Emotional: On the inside, individual to each character, experience (including social experience) is processed differently and leads to a different balance of emotions. Parents and teachers know that one child reacts to a scolding with angry defiance and another with sadness...the same level of scolding. Innately, from birth, personalities are different, and experience can either reinforce that difference or smooth it out--but will not change it. The same basic emotions--joy, sadness, fear, disgust, satisfaction--are attached to different things, in different amounts, in different people, for different reasons. The same objective events have very different effects on the insides of people...one person falls off a horse and never rides again; another falls off the horse (maybe even the same horse the same day) and hops back on without a qualm.
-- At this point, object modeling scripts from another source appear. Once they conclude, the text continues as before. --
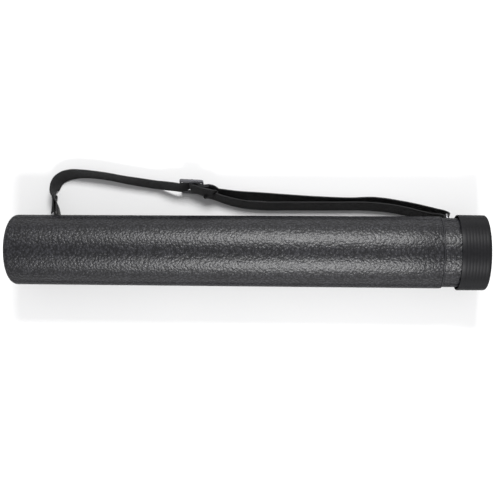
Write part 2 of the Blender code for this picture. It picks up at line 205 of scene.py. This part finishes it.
# %% Moulded plastics, foam and metals
def moulded_plastic(name, dark, pale, low, high):
    mat, shader = new_material(name, (low + high) / 2)
    place = add_node(mat, "ShaderNodeTexCoord").outputs["Object"]
    mottle = add_node(mat, "ShaderNodeTexNoise", None, Vector=place, Scale=160.0, Detail=5.0, Roughness=0.65)
    fine = add_node(mat, "ShaderNodeTexNoise", None, Vector=place, Scale=1500.0, Detail=2.0)
    join(mat, two_tone(mat, mottle.outputs["Fac"], dark, pale, 0.25, 0.75), shader.inputs["Base Color"])
    rough = add_node(mat, "ShaderNodeMapRange", None, Value=mottle.outputs["Fac"], To_Min=low, To_Max=high)
    join(mat, rough.outputs["Result"], shader.inputs["Roughness"])
    bump = add_node(mat, "ShaderNodeBump", None, Strength=0.25, Distance=0.00008, Height=fine.outputs["Fac"])
    join(mat, bump.outputs["Normal"], shader.inputs["Normal"])
    return mat


def worked_steel(name, dark, pale, metallic, low, high):
    """Steel with the fine scratches that drawing or stamping leaves along it."""
    mat, shader = new_material(name, (low + high) / 2, metallic)
    place = add_node(mat, "ShaderNodeTexCoord").outputs["Object"]
    drawn = add_node(mat, "ShaderNodeMapping", None, Vector=place, Scale=(300.0, 2200.0, 2200.0))
    scratch = add_node(mat, "ShaderNodeTexNoise", None, Vector=drawn.outputs[0], Scale=1.0, Detail=4.0)
    join(mat, two_tone(mat, scratch.outputs["Fac"], dark, pale), shader.inputs["Base Color"])
    rough = add_node(mat, "ShaderNodeMapRange", None, Value=scratch.outputs["Fac"], To_Min=low, To_Max=high)
    join(mat, rough.outputs["Result"], shader.inputs["Roughness"])
    lines = scratch.outputs["Fac"]
    bump = add_node(mat, "ShaderNodeBump", None, Strength=0.2, Distance=0.00005, Height=lines)
    join(mat, bump.outputs["Normal"], shader.inputs["Normal"])
    return mat


CAP_PLASTIC = moulded_plastic("moulded polypropylene, cap", "#0e0e10", "#151517", 0.42, 0.52)
fade_gloss(CAP_PLASTIC, CAP_PLASTIC.node_tree.nodes["Principled BSDF"], 0.16)
RING_PLASTIC = moulded_plastic("moulded polypropylene, rings", "#1c1c1f", "#262629", 0.30, 0.42)
# The slider is dark plastic. This mid grey makes all of it as pale as the lit face of its rail: a painted
# highlight.
SLIDER_PAINTED_LIT_GREY = moulded_plastic("moulded acetal, slider", "#4a4a4e", "#5a5a5e", 0.16, 0.26)
FOAM = moulded_plastic("EVA foam, skived", "#242427", "#2e2e31", 0.85, 0.95)
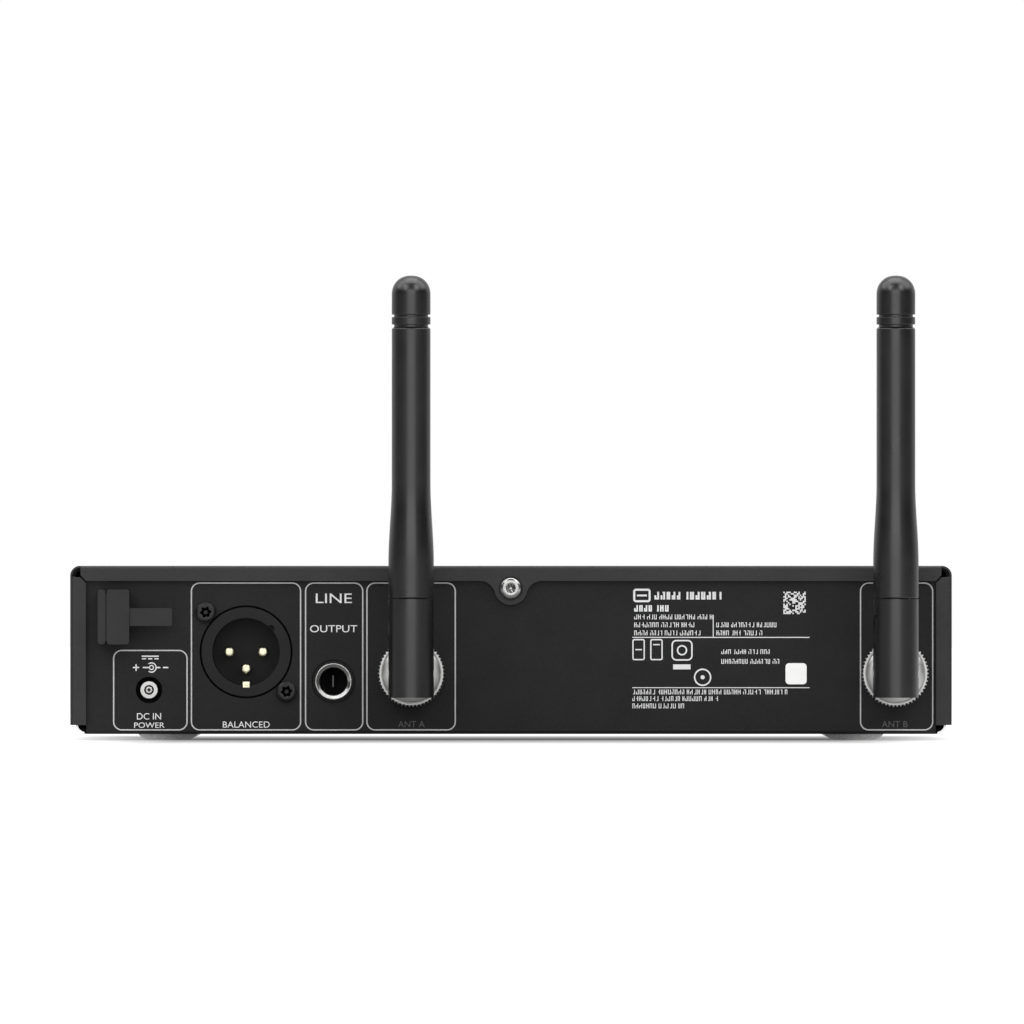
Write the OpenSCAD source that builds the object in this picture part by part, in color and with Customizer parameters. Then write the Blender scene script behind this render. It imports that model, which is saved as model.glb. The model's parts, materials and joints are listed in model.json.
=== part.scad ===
// Half-rack wireless microphone receiver with two folding rod antennas.
// Frame: +X to the right seen from the front, +Y towards the rear panel, +Z up.
// Origin: middle of the overall width and depth, on the surface that the feet stand on.

/* [Case] */
// Width of the case
case_w = 212; // [208:0.5:216]
// Depth from the bezel's front face to the rear flanges
case_d = 189; // [180:1:200]
// Height of the cover's top above the table
case_top = 41.9; // [41.5:0.1:43]
// Thickness of the steel sheet
sheet = 1.2; // [1:0.1:1.3]
// Outer radius of the bends along the case
bend_r = 2.4; // [2:0.1:3]
// Outer radius of the bends round the rear edge
edge_r = 0.9; // [0.6:0.1:1]

/* [Feet] */
// Height of a foot
foot_h = 1.45; // [1.2:0.05:2]
// Radius of a foot
foot_r = 7.1; // [5:0.1:8]
// Sideways distance from the middle to a foot
foot_x = 82.7; // [70:0.1:90]
// Distance from the middle of the case to a foot, front to back
foot_y = 70; // [50:1:78]

/* [Rear flanges] */
// Height of the top flange
flange_top = 3.65; // [3.5:0.05:4.5]
// Width of each side flange
flange_side = 3.8; // [3:0.1:4]
// Radius of the tongue round the cover's screw
tongue_r = 4; // [3.6:0.1:4.5]

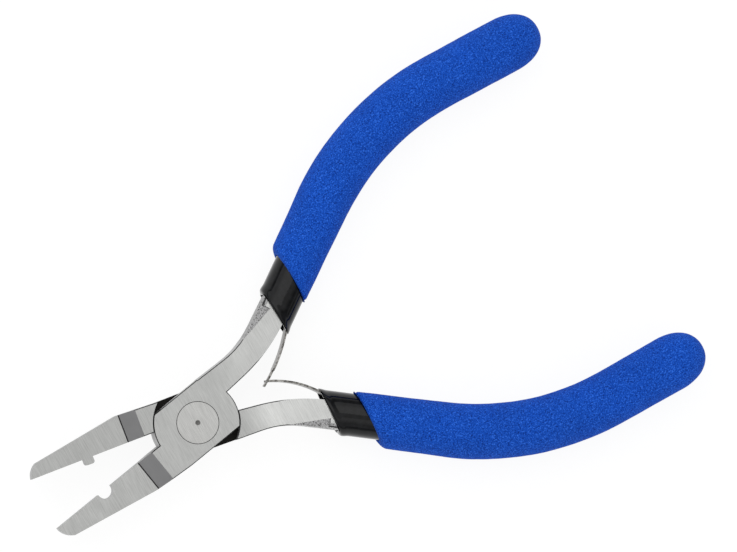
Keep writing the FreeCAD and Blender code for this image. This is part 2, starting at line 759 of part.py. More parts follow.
def spring_pin(half):
    """The rivet that holds the leaf's foot to the handle bar."""
    body = new_body(f"{half.name}_spring_pin")
    under = f"{foot_across()} - {size('leaf_thickness')} / 2"
    base = across_sketch(body, half, "HeadCircle", under)
    circle(base, "0", "0", f"{size('pin_head')} / 2")
    feature(body, "Pad", "PinHead", base, Length=size("pin_head_height"),
            Reversed=half.sign < 0)
    stem = across_sketch(body, half, "StemCircle", under)
    circle(stem, "0", "0", f"{size('pin_diameter')} / 2")
    feature(body, "Pad", "PinStem", stem, Length=f"{size('pin_depth')} + {size('leaf_thickness')}",
            Reversed=half.sign > 0)
    turn_with(body, half)
    return body


def open_leaf_angle(half):
    """Direction of a leaf from its hinge to the crossing, sprung open, in degrees."""
    turn = f"({size('open_angle')} / 2)"
    x = f"({size('mouth_place')})"
    rise = f"({size('leaf_foot')})"
    height = f"({x} * {sine(turn)} + {rise} * {cosine(turn)})"
    spread = f"(asin({height} / {size('leaf_length')}) / 1 deg)"
    return f"{half.sign} * (180 + {spread})"


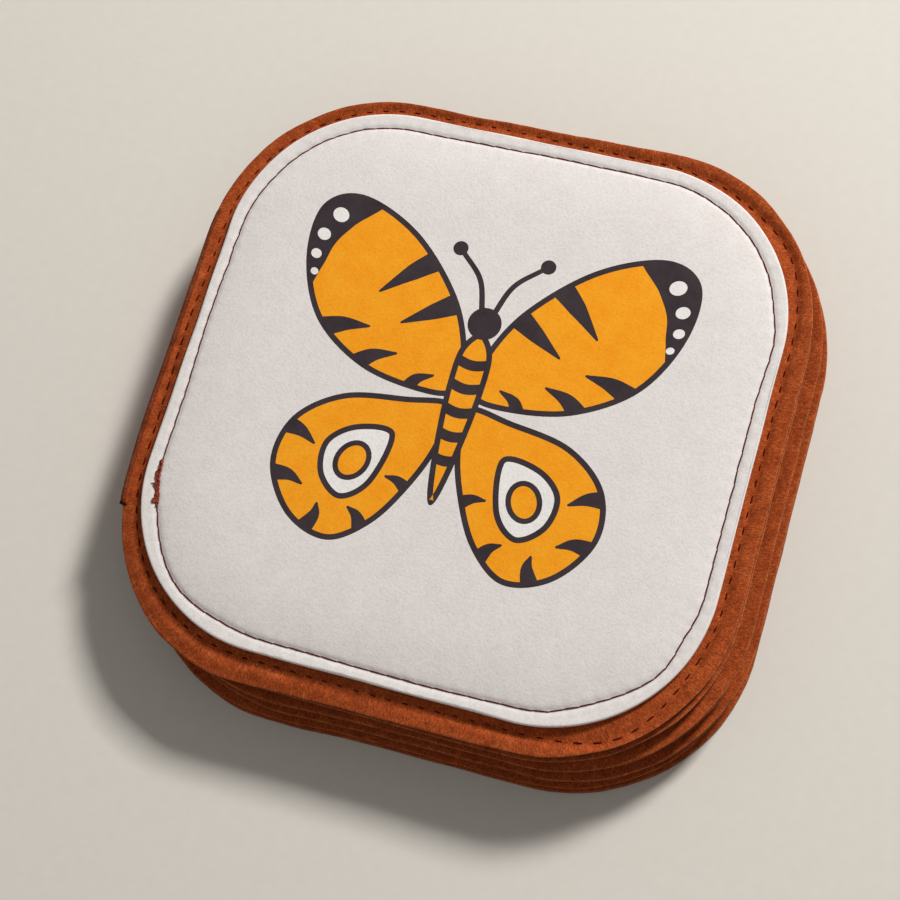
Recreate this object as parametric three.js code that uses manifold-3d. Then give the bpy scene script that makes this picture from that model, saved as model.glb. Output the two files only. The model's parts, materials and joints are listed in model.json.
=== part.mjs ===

Not only does the physical experience vary (one may be more sensitive to pain, or have a better sense of balance) but the social experience will vary (who got laughed at, who got sympathy, who had a previous experience which made being laughed at or getting sympathy different from the other?) and this results in different emotional response.
Your character Larry the diabetic, who's divorced, with two kids (one of whom has a birthday in two days), with credit card debt, a bank account nearing zero, only a quarter tank of gas in the car, bills he has to get in the mail today or else, but payday's not until next week...you can tie his actions to specific physical, social, and emotional motivators. Will he buy his kid the expensive toy the kid really wants and risk more financial problems by not paying his bills? Will he blow his diet because of frustration? What kind of person is he, at all levels? Your decisions, as his writer.
Using motivations from different levels helps enrich characterization and plot both.